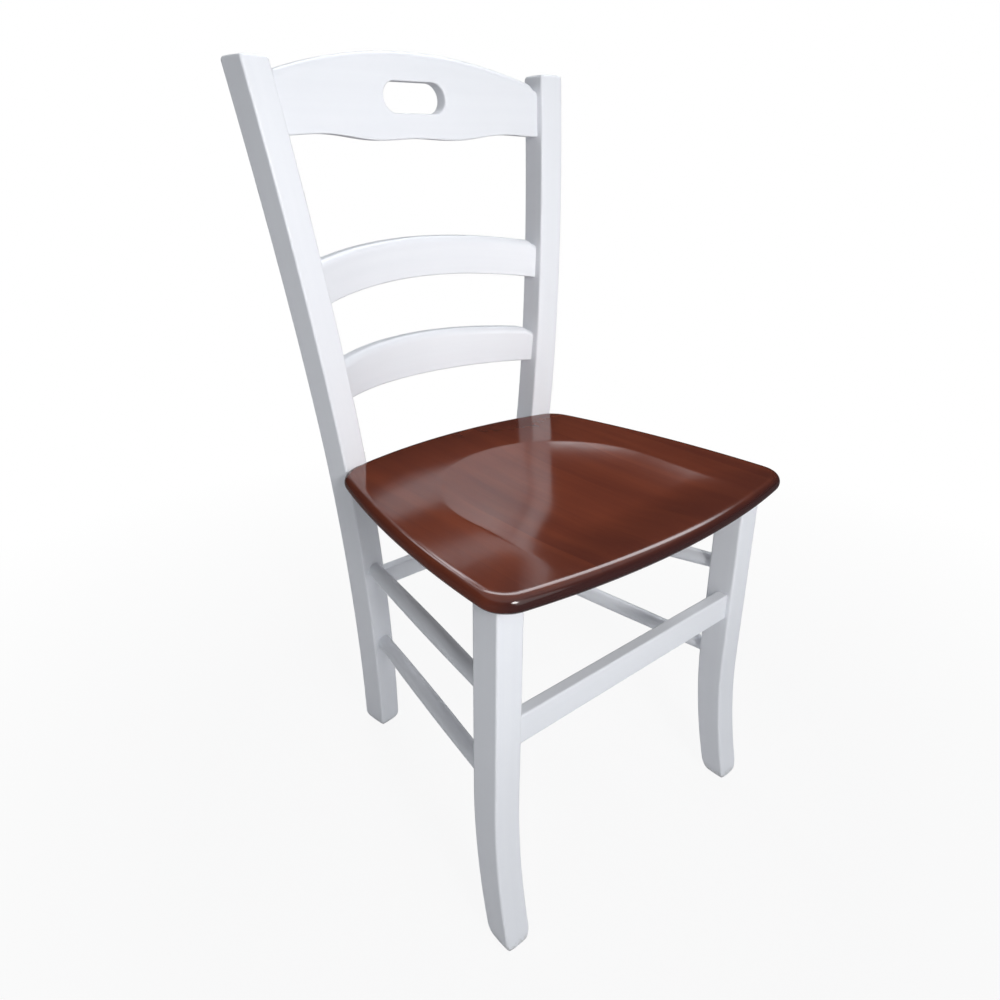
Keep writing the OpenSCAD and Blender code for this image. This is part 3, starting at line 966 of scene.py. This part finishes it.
def evenLap(lap, count):
    reach = [0.0]
    for k in range(len(lap)):
        reach.append(reach[-1] + (lap[(k + 1) % len(lap)] - lap[k]).length)
    points, at = [], 0
    for n in range(count):
        wanted = reach[-1] * n / count
        while reach[at + 1] < wanted:
            at += 1
        t = (wanted - reach[at]) / max(reach[at + 1] - reach[at], 1e-9)
        points.append(lap[at].lerp(lap[(at + 1) % len(lap)], t))
    return points


def scoop(look, x, y):
    centreY = seatHigh.y - look["scoopBackRim"] - look["scoopHalfWidth"]
    side = abs(x) if y < centreY else hypot(x, y - centreY)
    inside = look["scoopHalfWidth"] - side
    if inside <= -look["scoopOutside"]:
        return 0.0
    inside = (inside + sqrt(inside * inside + look["scoopBrim"] ** 2)) / 2
    t = min(1.0, inside / look["scoopRun"])
    depth = look["scoopDepth"] * (1 - (1 - t) ** 2)
    fadeStart = seatLow.y + look["scoopFrontStart"]
    return depth * easeIn(y, fadeStart, seatLow.y + look["scoopFrontFade"])


def makeSeat(look):
    thick = seatHigh.z - seatLow.z
    edgeRound = thick / 2
    lap = seatOutline(look)
    count = len(lap)
    inward = []
    for k in range(count):
        run = lap[(k + 1) % count] - lap[k - 1]
        inward.append(Vector((-run.y, run.x)).normalized())
    centre = Vector((0, (seatLow.y + seatHigh.y) / 2))
    points, rim = [], []

    # each point's rim value sets how far it goes to the dark edge colour: partly toner stain,
    # partly painted shade, full below, easing off up the edge, and less on the side edges as
    # painted light
    def ring(inset, share, height, stainAndShade, paintedSideLight=0.0):
        for p, n in zip(lap, inward):
            q = (p + n * inset).lerp(centre, share)
            z = height if height is not None else seatHigh.z - scoop(look, q.x, q.y)
            points.append((q.x, q.y, z))
            rim.append(stainAndShade * (1 - paintedSideLight * n.x ** look["sideEdgePower"]))

    for k in range(look["underSteps"]):
        share = look["underStart"] - look["underStart"] * k / look["underSteps"]
        ring(edgeRound, share, seatLow.z, 1.0)
    for k in range(look["edgeSteps"] + 1):
        a = pi * k / look["edgeSteps"]
        shade = 1.0 - (1.0 - look["topEdgeShade"]) * easeIn(a, look["upperEdgeFrom"], pi)
        paintedSideLight = look["sideEdgePaintedLight"] * easeIn(a, look["sideEdgeFrom"], look["sideEdgeTo"])
        ring(edgeRound * (1 - sin(a)), 0, seatLow.z + edgeRound * (1 - cos(a)), shade, paintedSideLight)
    for k in range(1, look["topSteps"] + 1):
        share = k / look["topSteps"] * look["topEnd"]
        shade = look["topEdgeShade"] * (1 - easeIn(share, 0.0, look["topShadeRun"]))
        ring(edgeRound, share, None, shade, look["sideEdgePaintedLight"])
    rings = len(points) // count
    faces = []
    for j in range(rings - 1):
        for k in range(count):
            n = (k + 1) % count
            faces.append((j * count + k, j * count + n, (j + 1) * count + n, (j + 1) * count + k))
    under, over = len(points), len(points) + 1
    points.append((centre.x, centre.y, seatLow.z))
    points.append((centre.x, centre.y, seatHigh.z - scoop(look, centre.x, centre.y)))
    rim += [1.0, 0.0]
    last = (rings - 1) * count
    for k in range(count):
        n = (k + 1) % count
        faces.append((under, n, k))
        faces.append((over, last + k, last + n))
    piece = newPiece("seatBoard", points, faces)
    stainAndShade = piece.data.attributes.new("rim", "FLOAT", "POINT")
    for k, value in enumerate(rim):
        stainAndShade.data[k].value = value
    piece.data.shade_smooth()
    piece.data.materials.append(brownVarnish)
    handOver(piece, "brown_varnish", "seat_panel")


makeSeat(seatBoard)
print("chair: seat shaped")

# floor, light and camera

stageLook = {
    "floorSize": 12.0,
    "floorColour": (0.74, 0.74, 0.75, 1.0),
    "floorMirrored": (0.2, 0.19, 0.19, 1.0),
    "fadeFrom": 0.45,
    "fadeTo": 1.3,
    "floorRoughness": 0.9,
    "floorShine": 0.1,
    "nearGlow": 0.9,                    # share of plain white in the floor beside the chair
    "worldColour": (0.93, 0.96, 1.0, 1.0),
    "worldStrength": 0.49,
    "worldSlope": 0.5,                  # how much dimmer it is to the chair's left
    "worldFall": 0.3,                   # and overhead
    "mirrorLow": 0.022,                 # the dim walls that the varnish mirrors
    "mirrorHigh": 0.7,                  # the ceiling over them
    "mirrorLamp": 7.0,                  # the bright lamp that glints along the seat's edge
    "mirrorFrom": 0.57,
    "lampFrom": 0.6,
    "mirrorEdge": 0.08,
}


def makeFloor(look):
    half = look["floorSize"] / 2
    corners = [(-half, -half, 0), (half, -half, 0), (half, half, 0), (-half, half, 0)]
    floor = newPiece("floor", corners, [(0, 1, 2, 3)])
    paint, tree, shader = startPaint("paleFloor", look["floorRoughness"], look["floorShine"])
    spot = addNode(tree, "ShaderNodeTexCoord").outputs["Object"]
    x, y = splitVector(tree, spot)[:2]
    away = (x * x + y * y).root()
    far = ((away - look["fadeFrom"]) / (look["fadeTo"] - look["fadeFrom"])).clip()
    path = addNode(tree, "ShaderNodeLightPath")
    feed(tree, shader.inputs["Base Color"],
         mixColour(tree, path.outputs["Is Glossy Ray"], look["floorColour"], look["floorMirrored"]))
    seen = fieldValue(tree, path.outputs["Is Camera Ray"])
    glow = addNode(tree, "ShaderNodeEmission", {"Color": (1, 1, 1, 1), "Strength": 1.0})
    share = (far * (1.0 - look["nearGlow"]) + look["nearGlow"]) * seen
    mixed = addNode(tree, "ShaderNodeMixShader", {0: share})
    tree.links.new(shader.outputs[0], mixed.inputs[1])
    tree.links.new(glow.outputs[0], mixed.inputs[2])
    finish = tree.nodes["Material Output"]
    tree.links.new(mixed.outputs[0], finish.inputs["Surface"])
    floor.data.materials.append(paint)


def makeWorld(look):
    world = bpy.data.worlds.new("studio")
    bpy.context.scene.world = world
    world.use_nodes = True
    tree = world.node_tree
    path = addNode(tree, "ShaderNodeLightPath")
    direction = addNode(tree, "ShaderNodeTexCoord").outputs["Generated"]
    aside, ahead, up = splitVector(tree, direction)
    above = ((up - look["mirrorFrom"]) / look["mirrorEdge"]).clip()
    behind = ((aside + ahead - look["lampFrom"]) / look["mirrorEdge"]).clip()
    mirrored = above * (look["mirrorHigh"] - look["mirrorLow"]) + look["mirrorLow"]
    mirrored = mirrored + above * behind * look["mirrorLamp"]
    glossy = fieldValue(tree, path.outputs["Is Glossy Ray"])
    ambient = aside * look["worldSlope"] - up * look["worldFall"] + 1.0
    ambient = ambient * look["worldStrength"]
    strength = glossy * mirrored + (1.0 - glossy) * ambient
    back = tree.nodes["Background"]
    back.inputs["Color"].default_value = look["worldColour"]
    feed(tree, back.inputs["Strength"], strength)
    white = addNode(tree, "ShaderNodeBackground", {"Color": (1, 1, 1, 1), "Strength": 1.0})
    camera = fieldValue(tree, path.outputs["Is Camera Ray"])
    clear = fieldValue(tree, path.outputs["Is Transmission Ray"])
    mixed = addNode(tree, "ShaderNodeMixShader", {0: (camera + clear).clip()})
    tree.links.new(back.outputs[0], mixed.inputs[1])
    tree.links.new(white.outputs[0], mixed.inputs[2])
    tree.links.new(mixed.outputs[0], tree.nodes["World Output"].inputs["Surface"])


keyLamp = {
    "power": 6.9,
    "size": 1.5,
    "spread": pi,
    "spot": Vector((-0.1, -2.0, 1.05)),
    "aim": Vector((0, 0, 0.5)),
}

# a narrow one that lifts the chair's back
backLamp = {
    "power": 2.85,
    "size": 0.5,
    "spread": radians(66),
    "spot": Vector((-0.5, -1.6, 1.25)),
    "aim": Vector((0, 0.2, 0.64)),
}

# a low one for the left side under the seat
lowLamp = {
    "power": 0.38,
    "size": 0.3,
    "spread": radians(100),
    "spot": Vector((-1.15, -0.35, 0.3)),
    "aim": Vector((-0.1, 0.1, 0.24)),
}

# one behind, for the chair's back and the bars' tops
rearLamp = {
    "power": 11.0,
    "size": 0.8,
    "spread": pi,
    "spot": Vector((0.9, 2.4, 0.8)),
    "aim": Vector((0, 0, 0.4)),
}


def makeLamp(name, look, mirrored):
    data = bpy.data.lights.new(name, "AREA")
    data.spread = look["spread"]
    data.energy = look["power"]
    data.shape = "DISK"
    data.size = look["size"]
    lamp = bpy.data.objects.new(name, data)
    lamp.location = look["spot"]
    lamp.rotation_euler = (look["aim"] - look["spot"]).to_track_quat("-Z", "Y").to_euler()
    lamp.visible_glossy = mirrored
    bpy.context.scene.collection.objects.link(lamp)


makeFloor(stageLook)
makeWorld(stageLook)
makeLamp("keyLamp", keyLamp, True)
makeLamp("backLamp", backLamp, True)
makeLamp("lowLamp", lowLamp, False)
makeLamp("rearLamp", rearLamp, False)

view = {
    "spot": (-0.5780, -0.6253, 0.8005),
    "pitch": radians(90 - 24.58),
    "roll": radians(-0.25),
    "heading": radians(-40.18),
    "lens": 27.72,
    "sensor": 36,
    "shift": (0.00315, -0.00109),
}

lensData = bpy.data.cameras.new("camera")
lensData.lens = view["lens"]
lensData.sensor_width = view["sensor"]
lensData.shift_x, lensData.shift_y = view["shift"]
camera = bpy.data.objects.new("camera", lensData)
aimed = (Matrix.Rotation(view["heading"], 4, "Z") @ Matrix.Rotation(view["pitch"], 4, "X")
         @ Matrix.Rotation(view["roll"], 4, "Z"))
camera.matrix_world = Matrix.Translation(view["spot"]) @ aimed
bpy.context.scene.collection.objects.link(camera)
bpy.context.scene.camera = camera
bpy.context.scene.view_settings.view_transform = "Standard"
print("chair: floor, light and camera set")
□ □ □ □ □ □ □
▶ [TASK REQUIREMENTS]:
Return the lines above precisely as they appear, beginning at the first line and ending at the line with "return depth *", and nothing after it.

▶ [RESPONSE FOR THIS EXERCISE]:
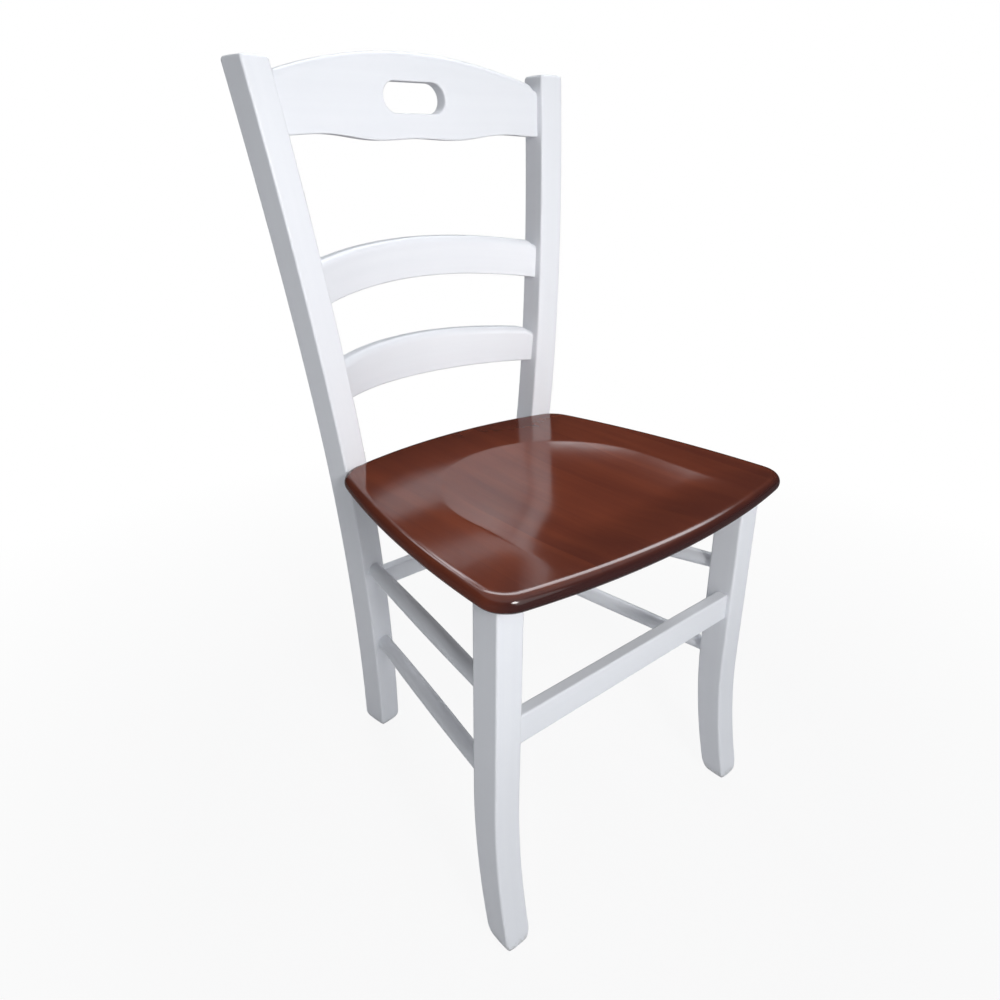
Keep writing the OpenSCAD and Blender code for this image. This is part 3, starting at line 966 of scene.py. This part finishes it.
def evenLap(lap, count):
    reach = [0.0]
    for k in range(len(lap)):
        reach.append(reach[-1] + (lap[(k + 1) % len(lap)] - lap[k]).length)
    points, at = [], 0
    for n in range(count):
        wanted = reach[-1] * n / count
        while reach[at + 1] < wanted:
            at += 1
        t = (wanted - reach[at]) / max(reach[at + 1] - reach[at], 1e-9)
        points.append(lap[at].lerp(lap[(at + 1) % len(lap)], t))
    return points


def scoop(look, x, y):
    centreY = seatHigh.y - look["scoopBackRim"] - look["scoopHalfWidth"]
    side = abs(x) if y < centreY else hypot(x, y - centreY)
    inside = look["scoopHalfWidth"] - side
    if inside <= -look["scoopOutside"]:
        return 0.0
    inside = (inside + sqrt(inside * inside + look["scoopBrim"] ** 2)) / 2
    t = min(1.0, inside / look["scoopRun"])
    depth = look["scoopDepth"] * (1 - (1 - t) ** 2)
    fadeStart = seatLow.y + look["scoopFrontStart"]
    return depth * easeIn(y, fadeStart, seatLow.y + look["scoopFrontFade"])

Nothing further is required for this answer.